For our last fund raising effort for the Museum Appeal, the Wantage Male Voice Choir came and gave a concert in the beautiful setting of St. Helen’s Church. With their conductor Cathie and accompanist Lorraine, 25 men sang a range of popular songs, old and new, from the musicals and by much-loved composers, taking full advantage of the great acoustics. There were several solos, some of which were sung, others recited, and the programme was varied in both mood and pace. For the “Song of the Jolly Roger”, formality was thrown to the winds as eye patches, pirate hats and even a parrot were produced. Drinks and good conversation peppered the interval in which the bar dispensed the drinks included in the price of the ticket and members of the Choir mingled with the audience to increase the intimacy of the occasion. There was a very good turnout and the audience enjoyed it all. It was a most successful event, raising just over £700; this will be doubled by the Lottery Fund. An enormous thank you to the Choir and to everyone who came and helped.


Fish and Chip Supper Quiz March 2013

This year’s Quiz took place yet again to a packed house. Lots of new faces in the crowd showed the event has taken off like a rocket and it was a sell-out before the tickets went on general sale. Despite the odd remark that some of the questions were hard (who can’t tell the difference between the feet of a camel and those of a giraffe?), and the Quizmaster getting an answer wrong through overwork (at least that’s her excuse!), there was a great atmosphere helped, no doubt, by many visits to the bar. The fish and chips arrived on time this year, although the designated collectors couldn’t find the van and were rushing round the area desperately trying to locate it, and were delicious. Many thanks to all those who contributed to the raffle, both with prizes and with ticket purchases, and to our anonymous donor who gave the prizes for everyone on the winning table. This year the losers each received a small Easter egg, but the battle was close fought and everyone did well. We raised over £300 and this will be matched by the Heritage Lottery Fund. Well worth the effort and a big “thank you” to the Friends’ Committee who worked so hard to make this a great evening.


Open Gardens June 2012

For the third time in 2 years, our Saturday Open Gardens event took place in dry weather, certainly almost miraculous this year. With 3 gardens to relax in and enjoy in East St. Helen Street, many people took advantage and came to admire the splendid array of colour and the luxurious lawns that the gardens offered. The roses, particularly, seemed to have flourished in the wet and cool conditions and their wonderful displays were remarked upon and photographed with great enthusiasm. St Ethelwold’s offered us the Garden Room to provide a place to have refreshments, and many visitors took their delicious cakes out into the fresh air and enjoyed the river views. The event made £550 which will be doubled by the Heritage Lottery Fund. So a worthwhile effort from the gardeners, who battled against all the odds to get their colourful havens looking so beautiful in time for the day. And who also sat at the door and explained to everyone how they manage the plantings. Susie Howard’s ability to keep her plants from being eaten by slugs was a cause of wonder, as she uses only organic and natural repellants. Take note – we do not need to use harsh methods to have a wonderful display. A huge thank you to everyone involved – Mr and Mrs Higham, Mr and Mrs Howard, St. Ethelwolds and all the volunteers who sat at the gates, donated cake, made tea and washed up the million cups and plates. See you next year?

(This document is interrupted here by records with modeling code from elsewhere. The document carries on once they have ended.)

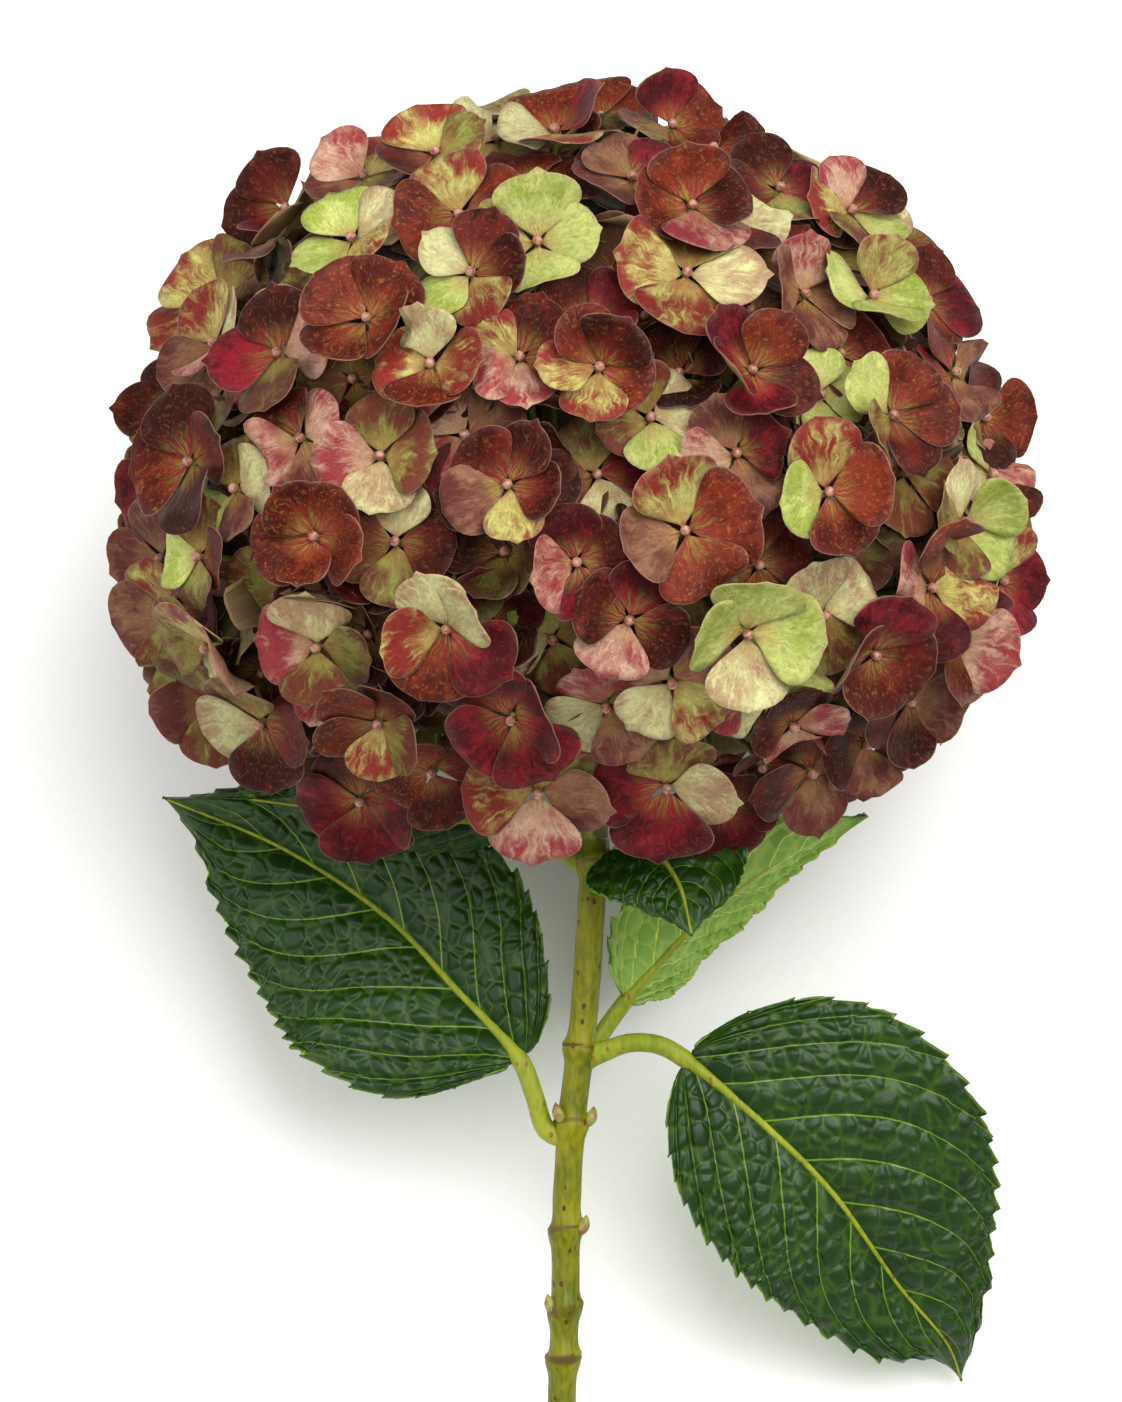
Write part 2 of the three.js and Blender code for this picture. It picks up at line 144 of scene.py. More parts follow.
def stem_place(turn, t):
    angle = 2 * math.pi * turn
    centre, _ = stem_path(t)
    off = from_node(centre.y)
    # A node is a low collar with a sharper lip on its upper side, and tilts a little from node to node.
    tilt = NODE_TILT * math.cos(angle + node_turn(centre.y))
    collar = math.exp(-(((off + tilt) / NODE_LENGTH) ** 2)) * NODE_SWELL
    lip = math.exp(-(((off + tilt - LIP_ABOVE) / LIP_LENGTH) ** 2)) * LIP_SWELL
    ribs = RIB_HEIGHT * math.cos(RIBS * angle)
    ribs += BARK_RELIEF * noise.noise(Vector((math.cos(angle), math.sin(angle), t * 30)))
    radius = STEM_RADIUS + collar + lip + ribs
    slant = CUT_SLOPE * min(1, max(0, (t - CUT_FROM) / (1 - CUT_FROM)))
    return centre + Vector((
        math.cos(angle) * radius, math.sin(angle) * radius * slant, math.sin(angle) * radius
    ))


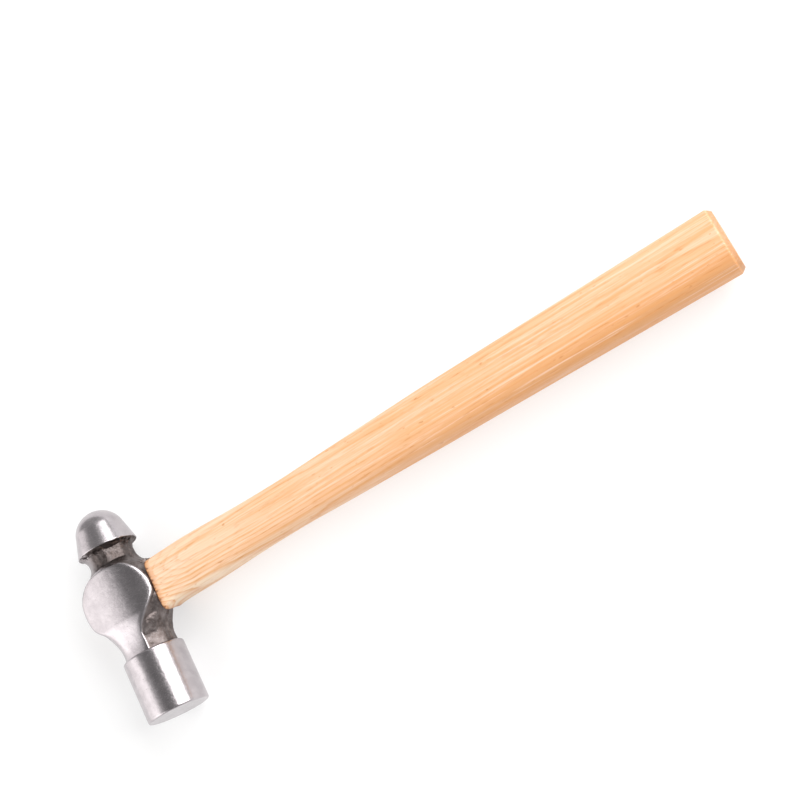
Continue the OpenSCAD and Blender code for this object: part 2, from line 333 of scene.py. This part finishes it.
def combine(piece, other, operation):
    """Boolean of two closed meshes; the second one is used up."""
    face_outwards(other)
    modifier = piece.modifiers.new("cut", "BOOLEAN")
    modifier.operation = operation
    modifier.solver = "EXACT"
    modifier.object = other
    graph = bpy.context.evaluated_depsgraph_get()
    mesh = bpy.data.meshes.new_from_object(piece.evaluated_get(graph))
    # The cut leaves slivers along its edge; points closer than this become one.
    bm = bmesh.new()
    bm.from_mesh(mesh)
    bmesh.ops.remove_doubles(bm, verts=bm.verts, dist=0.03 * MM)
    bmesh.ops.dissolve_degenerate(bm, edges=bm.edges, dist=0.01 * MM)
    bmesh.ops.triangulate(bm, faces=[f for f in bm.faces if len(f.verts) > 4])
    bm.to_mesh(mesh)
    bm.free()
    piece.modifiers.clear()
    old = piece.data
    piece.data = mesh
    mesh.name = old.name
    bpy.data.meshes.remove(old)
    bpy.data.objects.remove(other)


def smooth_shade(piece):
    """Smooth shading, except over edges sharper than 35 degrees."""
    piece.data.polygons.foreach_set("use_smooth", np.ones(len(piece.data.polygons), bool))
    piece.data.set_sharp_from_angle(angle=math.radians(35))


def local_points(piece):
    """The piece's points in the hammer's own frame, in millimetres."""
    co = np.zeros(len(piece.data.vertices) * 3)
    piece.data.vertices.foreach_get("co", co)
    return (co.reshape(-1, 3) - np.array(EYE)) / MM


def paint(piece, name, values):
    """Stores one number per point, for the materials to read."""
    layer = piece.data.attributes.new(name, "FLOAT", "POINT")
    layer.data.foreach_set("value", np.asarray(values, np.float32))


def roughen(piece, mask):
    """Moves the as-forged skin in and out: scale, the parting line, a pit, and chips under the rim."""
    points = local_points(piece)
    normals = np.zeros(len(points) * 3)
    piece.data.vertices.foreach_get("normal", normals)
    normals = normals.reshape(-1, 3)
    push = np.zeros(len(points))
    for i in np.nonzero(mask > 0.02)[0]:
        p = Vector(points[i])
        wide = 0.2 * noise.fractal(p / 4.6, 1.0, 2.0, 2) + 0.07 * noise.fractal(p / 1.5, 1.0, 2.0, 2)
        push[i] = wide * mask[i]
        if p.y > RIM_Y - 2.4:
            chip = noise.noise(p / 1.7 + Vector((7, 0, 3)))
            push[i] -= 0.9 * max(chip - 0.05, 0) * min((RIM_Y - p.y) / 0.6, 1)
        elif p.y > CHEEK_R - 0.5:
            push[i] += 0.16 * noise.fractal(p / 2.4, 0.9, 2.0, 2) * mask[i]
    x, y, z = points.T
    # The parting line shows only on the necks, beyond the seat.
    parting = np.exp(-((z / 0.55) ** 2)) * (x > 5) * ((y < SEAT_Y - 11.5) | (y > SEAT_Y + 12.5))
    push += 0.3 * parting * mask
    pit = np.exp(-(((x - PIT[0]) / 0.9) ** 2) - ((y - PIT[1]) / 0.6) ** 2) * (z > 0)
    push -= 0.45 * pit
    # The wall of the eye stays where it is, so that the tenon still fits.
    eye = oval_radius(np.arctan2(z, y), EYE_FLARE * np.abs(x) / SEAT_X + 0.15)
    push[np.hypot(y, z) < eye] = 0
    moved = (points + normals * push[:, None]) * MM + np.array(EYE)
    piece.data.vertices.foreach_set("co", moved.astype(np.float32).ravel())
    piece.data.update()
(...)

There is a special message from Julie Mayhew-Archer, the Councillor who has represented the Museum for many years, She says Can I congratulate and thank everyone who helped with this very successful event, particularly the kind homeowners who opened their gardens. They were picture perfect. It raised almost as much money as last year and was much appreciated


Cheese and Wine Party May 2012

Choosing the first fine evening in the month, Fredericka Smith and John Elston hosted a wonderful cheese and wine party to help raise funds for Abingdon County Hall Museum. It was attended by almost 100 people, not just Museum Friends but personal friends and neighbours of the hosts and other interested parties. As the wine flowed freely and everyone tackled the huge range of cheeses on offer, so many that they needed two tables in two rooms to hold it all, the marvellous atmosphere encouraged everyone to donate most generously. This was greatly capitalised on by the extra help drafted in, in the form of the family offspring and their friends, especially for the raffle, which alone made several hundred pounds. The raffle prizes were enticing, with a brand-new vacuum cleaner, a glider flight, a photographic session, a handmade cot quilt and a beautiful oil painting of a heron (donated by Charlotte Elston) amongst the goodies. The event raised just under £1500, the single largest amount raised in one effort. Huge thanks are due to Fredericka and all her family – for opening their lovely house, for donating all the victuals, for attending so well to the parking arrangements, for moving much furniture and for ensuring that the weather was so good. And to everyone who donated so generously, some of whom couldn’t actually come in person. A very big vote of thanks is given to Miele Abingdon, Windrushers Gliding Club, Faulkener Photographers and to everyone who gave a prize towards the raffle. A triple gold star effort.